No. An employer has no discretion whether or not to automatically enrol fixed protection earners (i.e. employees who fixed their lifetime allowance with HMRC at the higher rate when it reduced from £1.8m to £1.5m). An employer has an obligation to automatically enrol fixed protection earners under the legislation. The responsibility for opting out of an automatic enrolment pension scheme rests with the employee and not the employer, however, you could make clear to all new starters (and existing employees who have currently opted out of a pension scheme because they have fixed protection) that they will be automatically enrolled and that this will affect their fixed protection status unless they opt out within one month of being automatically enrolled and by giving the correct written notice to the employer.
A fine balance has to be achieved between providing sufficient information whilst not actively encouraging employees to opt out, which would breach the auto enrolment legislation. It is important to ensure that all information that is provided is factual.
If an employee opts out within the one month period of being automatically enrolled then they are treated as never having joined the scheme and they will retain their fixed protection status.

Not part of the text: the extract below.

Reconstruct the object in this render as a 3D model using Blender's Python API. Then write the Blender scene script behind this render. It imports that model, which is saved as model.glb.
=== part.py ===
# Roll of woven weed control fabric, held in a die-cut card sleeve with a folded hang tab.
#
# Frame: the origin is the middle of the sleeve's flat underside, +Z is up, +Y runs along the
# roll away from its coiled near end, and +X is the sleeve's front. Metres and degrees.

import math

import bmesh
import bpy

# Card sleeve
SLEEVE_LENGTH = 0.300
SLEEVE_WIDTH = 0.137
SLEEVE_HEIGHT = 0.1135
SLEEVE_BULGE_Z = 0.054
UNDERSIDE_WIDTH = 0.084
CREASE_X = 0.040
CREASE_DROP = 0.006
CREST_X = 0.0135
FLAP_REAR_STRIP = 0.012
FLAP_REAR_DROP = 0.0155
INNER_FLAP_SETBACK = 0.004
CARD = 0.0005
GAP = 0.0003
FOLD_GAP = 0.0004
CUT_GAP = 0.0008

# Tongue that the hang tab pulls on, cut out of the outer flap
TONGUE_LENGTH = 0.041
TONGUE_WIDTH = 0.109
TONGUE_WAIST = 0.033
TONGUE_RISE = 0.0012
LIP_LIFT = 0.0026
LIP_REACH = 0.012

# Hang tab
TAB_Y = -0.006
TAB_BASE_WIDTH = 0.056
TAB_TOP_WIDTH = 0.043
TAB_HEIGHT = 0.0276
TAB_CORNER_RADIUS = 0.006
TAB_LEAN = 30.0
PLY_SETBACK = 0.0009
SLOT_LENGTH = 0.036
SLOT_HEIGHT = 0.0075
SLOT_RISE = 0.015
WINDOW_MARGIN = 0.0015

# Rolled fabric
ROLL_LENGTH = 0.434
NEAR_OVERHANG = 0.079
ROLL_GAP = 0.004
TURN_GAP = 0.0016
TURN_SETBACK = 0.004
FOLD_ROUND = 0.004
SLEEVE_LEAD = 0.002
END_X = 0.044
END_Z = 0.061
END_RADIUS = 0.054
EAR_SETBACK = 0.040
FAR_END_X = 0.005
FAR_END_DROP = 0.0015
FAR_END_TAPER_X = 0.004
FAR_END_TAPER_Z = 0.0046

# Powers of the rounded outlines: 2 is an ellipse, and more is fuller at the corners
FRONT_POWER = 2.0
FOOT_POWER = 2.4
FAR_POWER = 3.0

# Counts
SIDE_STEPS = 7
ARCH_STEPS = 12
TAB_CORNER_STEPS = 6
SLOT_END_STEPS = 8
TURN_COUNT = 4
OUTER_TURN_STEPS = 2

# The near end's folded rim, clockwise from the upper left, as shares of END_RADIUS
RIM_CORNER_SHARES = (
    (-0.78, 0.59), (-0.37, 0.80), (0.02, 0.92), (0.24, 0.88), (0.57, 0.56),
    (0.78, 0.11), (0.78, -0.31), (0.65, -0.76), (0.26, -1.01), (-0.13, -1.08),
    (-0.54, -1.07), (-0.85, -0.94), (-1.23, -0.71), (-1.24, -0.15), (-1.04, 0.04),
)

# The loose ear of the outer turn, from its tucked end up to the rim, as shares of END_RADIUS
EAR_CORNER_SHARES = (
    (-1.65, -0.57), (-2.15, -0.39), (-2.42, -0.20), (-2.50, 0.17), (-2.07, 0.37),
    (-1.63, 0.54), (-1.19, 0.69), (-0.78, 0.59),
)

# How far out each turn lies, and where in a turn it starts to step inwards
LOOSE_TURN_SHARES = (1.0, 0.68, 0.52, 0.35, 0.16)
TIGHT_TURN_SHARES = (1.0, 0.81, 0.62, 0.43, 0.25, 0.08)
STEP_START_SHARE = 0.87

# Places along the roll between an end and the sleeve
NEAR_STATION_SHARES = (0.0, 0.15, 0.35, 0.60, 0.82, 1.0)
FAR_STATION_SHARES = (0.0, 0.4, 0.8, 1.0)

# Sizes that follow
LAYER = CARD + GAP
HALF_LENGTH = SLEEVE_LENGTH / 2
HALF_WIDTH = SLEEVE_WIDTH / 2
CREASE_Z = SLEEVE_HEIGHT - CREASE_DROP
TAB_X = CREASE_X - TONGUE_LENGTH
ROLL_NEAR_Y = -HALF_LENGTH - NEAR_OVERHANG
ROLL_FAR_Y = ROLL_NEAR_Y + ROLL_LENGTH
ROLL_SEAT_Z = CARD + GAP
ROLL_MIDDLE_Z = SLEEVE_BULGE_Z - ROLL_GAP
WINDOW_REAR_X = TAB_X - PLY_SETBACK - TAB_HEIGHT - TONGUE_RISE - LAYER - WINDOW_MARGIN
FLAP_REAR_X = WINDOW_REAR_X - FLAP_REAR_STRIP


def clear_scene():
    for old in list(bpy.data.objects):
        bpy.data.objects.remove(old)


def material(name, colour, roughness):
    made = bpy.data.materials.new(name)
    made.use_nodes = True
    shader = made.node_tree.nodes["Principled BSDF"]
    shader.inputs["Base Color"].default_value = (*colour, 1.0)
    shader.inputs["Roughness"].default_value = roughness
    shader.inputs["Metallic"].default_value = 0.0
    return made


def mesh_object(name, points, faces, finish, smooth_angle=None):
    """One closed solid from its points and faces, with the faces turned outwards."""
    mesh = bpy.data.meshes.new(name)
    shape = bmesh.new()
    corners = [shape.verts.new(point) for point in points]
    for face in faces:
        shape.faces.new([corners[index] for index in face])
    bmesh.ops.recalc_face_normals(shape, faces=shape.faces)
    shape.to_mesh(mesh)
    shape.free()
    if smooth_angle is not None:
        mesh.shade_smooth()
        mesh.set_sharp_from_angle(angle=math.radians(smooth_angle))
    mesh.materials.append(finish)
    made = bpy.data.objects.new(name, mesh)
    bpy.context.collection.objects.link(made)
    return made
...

It is not sufficient for an employee when they first join the company to say that they do not wish to be in a pension scheme. This is because formal opt out under the auto enrolment legislation can only take place once automatic enrolment has occurred. An employee must therefore be automatically enrolled and then serve their formal opt out notice within the one month period.
Employees with fixed protection should also be made aware that they will be automatically re-enrolled into a scheme every three years, in line with legislation, and that this might affect their fixed protection status if they take no action.This information is intended as a general discussion surrounding the topics covered and is for guidance purposes only. It does not constitute legal advice and should not be regarded as a substitute for taking legal advice. DWF is not responsible for any activity undertaken based on this information.